The Brown endowment itself enjoys two such advantages, and Brown’s investment program is likewise optimized to maximize their impact. The first advantage is Brown itself: Talented and successful alumni and parents in diverse industries help Brown achieve its goals out of their love for the institution and a belief in its mission of education, scholarship and research. The investment team has benefitted from referrals, candid references and insight from the Brown network, and works to increase this engagement over time. In accounting terms, this is what would be called an “intangible asset,” and it is valuable.
The second advantage is the permanent nature of the endowment and the institution for which it serves as a financial resource. This permanence enables the endowment to make investment decisions with a horizon that extends beyond many other market participants. This advantage of duration has many manifestations, including the ability to make illiquid investments and accumulate out-of-favor assets without regard for near-term price appreciation.
The extraordinary events of 2020 have thrown a new light on the advantage of having a long investment horizon. The social and economic response to the COVID-19 health crisis stimulated demand and usage patterns for technology solutions, and the companies that are at the forefront of providing those solutions have seen their valuations soar in response, while legacy companies have lagged. The endowment’s exposure to this dynamic has proven to be a significant positive this year. While few anticipated the abominable impact of the public health crisis, Brown has steadily selected investment partners with a sufficiently long-term view in order to match and maximize Brown’s duration advantage. These managers disproportionately held shares of companies that were likely to be the leaders of tomorrow’s increasingly digitally-oriented world. This explains a component of the endowment’s strong performance and is directly attributable to Brown’s competitive advantage.

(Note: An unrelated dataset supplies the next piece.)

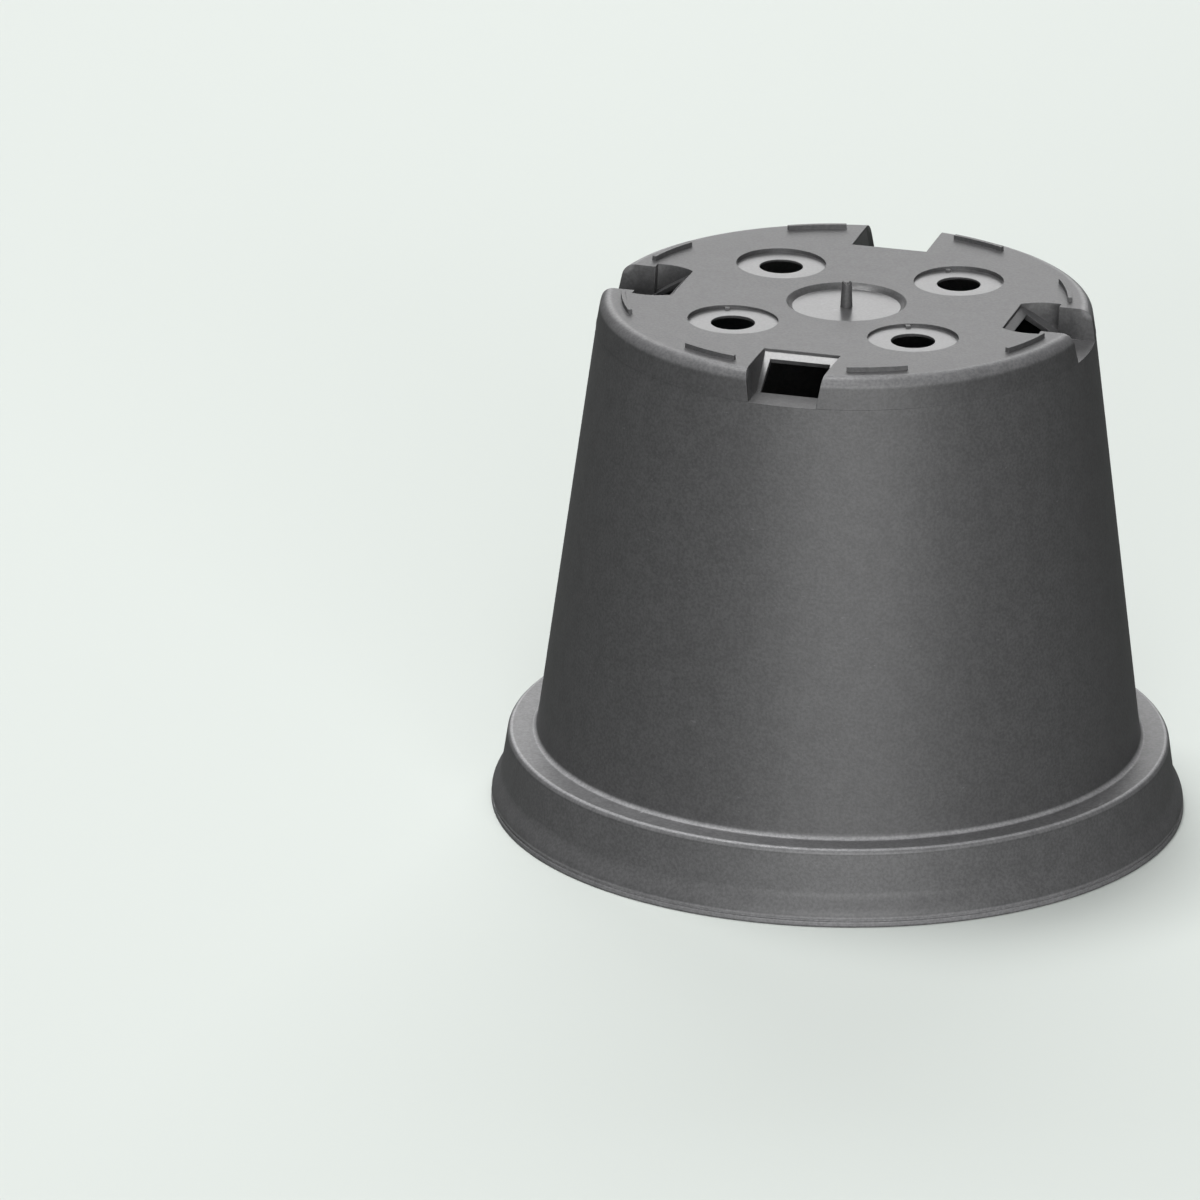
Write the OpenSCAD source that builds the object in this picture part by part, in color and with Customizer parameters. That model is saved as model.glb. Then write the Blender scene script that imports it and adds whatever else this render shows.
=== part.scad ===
// Round nursery pot, moulded in one piece, standing upside down on its rim.
// The origin is the middle of the mouth, in the plane that the rim rests on.
// +Z runs from the mouth to the base, and the foot notches lie on X and Y.

/* [Body] */
// Height from the rim to the flat ring of the base
pot_h = 144.8; // [125:0.1:170]
// Outer radius of the body at the base, before the edge is rounded
base_r = 66.2; // [62:0.1:72]
// Wall of the body and of the notches
wall = 1.2; // [1:0.1:2]
// Thickness of the base
base_t = 1.6; // [1.4:0.1:2.6]
// Rounding of the outer edge of the base
base_round = 3.5; // [1.5:0.1:4.5]
// Rounding of the corner between the floor and the wall inside
floor_round = 3; // [1:0.1:5]

/* [Collar and rim] */
// Height of the collar, from the rim to its flat shoulder
collar_h = 20.4; // [16:0.1:30]
// Outer radius of the bead at the rim
rim_r = 95; // [92:0.1:100]
// How far the rim stands out past the collar's shoulder
collar_out = 4.5; // [3:0.1:6]
// Width of the shoulder, from the body to the collar's edge before it is rounded
shoulder_w = 7.7; // [6:0.1:10]
// Wall of the collar
collar_t = 1.4; // [1.2:0.1:2.2]
// Width of the flat that the rim rests on, bead included
lip_t = 2.5; // [2:0.1:3.2]
// Chamfer of the rim's inner edge
lip_round = 0.4; // [0.2:0.05:0.6]
// Rounding of the corner between the collar and the ledge inside
ledge_round = 0.8; // [0.4:0.1:2]
// Rounding of the shoulder's outer edge
shoulder_round = 1.6; // [0.8:0.1:2.5]
// Rounding of the inner corner between the body and the shoulder
foot_round = 1.8; // [0.8:0.1:3]
// Height at which the collar starts to flare out to the lip
flare_z = 9; // [6:0.1:12]
// How far the lip stands out from the collar where the flare starts
flare_out = 2.7; // [1.5:0.1:3.5]
// Height of the rounded bead below the groove
bead_h = 1.6; // [1:0.1:2.4]
// Rounding of the bead's edges
bead_round = 0.4; // [0.2:0.05:0.45]
// Height of the groove above the bead
groove_h = 0.6; // [0.4:0.1:1]
// Depth of the groove above the bead
groove_d = 0.4; // [0.2:0.05:0.6]

/* [Base] */
// Width of the flat ring at the edge of the base
ring_w = 9.2; // [6:0.1:10]
// Depth of the shallow hollow at the middle of the base
hollow_d = 1.2; // [0.4:0.1:2]
// Radius of the round recess in the middle, at its upper edge
recess_r = 16.3; // [12:0.1:18]
// Depth of the round recess
recess_d = 1.4; // [0.8:0.1:2]
// How far the wall of the recess leans in
recess_lean = 1.7; // [0.6:0.1:2.4]
// Height of the moulding stub in the middle of the recess
stub_h = 7; // [3:0.1:9]
// Diameter of the moulding stub at its root
stub_d = 3.4; // [2.6:0.1:4]
// Diameter of the moulding stub at its end
stub_tip_d = 2.6; // [1.8:0.1:3]
// Depth of the notch across the stub's end
stub_notch = 1.4; // [0.8:0.1:2]

/* [Drain holes] */
// Distance of the drain holes from the middle
drain_r = 35.3; // [33:0.1:38]
// Diameter of a drain hole
drain_d = 11.8; // [8:0.1:14]
// Diameter of the shallow dish around a drain hole
dish_d = 24.4; // [20:0.1:26]
// Depth of the dish
dish_depth = 0.9; // [0.5:0.1:1.2]
// Width of the small key on the dish's wall
key_w = 1.4; // [1:0.1:2]
// Length of the key, from the dish's wall inwards
key_l = 1.6; // [1:0.1:2.4]

/* [Foot ribs] */
// Distance of a foot rib's middle line from the edge of the base
rib_inset = 5.9; // [5:0.1:7]
// Length of a foot rib as an angle
rib_angle = 15.5; // [10:0.5:20]
// Width of a foot rib
rib_w = 1.2; // [0.8:0.1:2]
// Height of a foot rib above the flat ring
rib_h = 1.3; // [0.8:0.1:2]

/* [Foot notches] */
// Length of a notch, from the edge of the base inwards
notch_l = 20.2; // [19:0.1:22]
// Width of a notch between its sides, at the base
notch_w = 21; // [18:0.1:24]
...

In the 12 months that encompass Fiscal Year 2020, we witnessed significant social and economic turmoil. The pandemic has been profoundly inequitable in its impact, and long-standing inequities in our society have received renewed, overdue focus. In recent years the Investment Office and the Investment Committee have allocated significant time and energy to capturing and cataloguing data addressing the environmental, social and governance implications of the investment activities of our external managers. The events of 2020, however, have injected these projects with increased meaning and urgency, and our efforts have been redoubled.
The events of 2020 also serve to underscore the inherent unpredictability of future events. The endowment manages this uncertainty by creating a portfolio of investments that can endure a broad set of economic circumstances. Sufficient liquidity ensures both the ability to steadily provide resources to the University and the ability to adapt to a changing investment landscape. In this way, the endowment will continue to play its traditional role in supporting and shaping the character of Brown.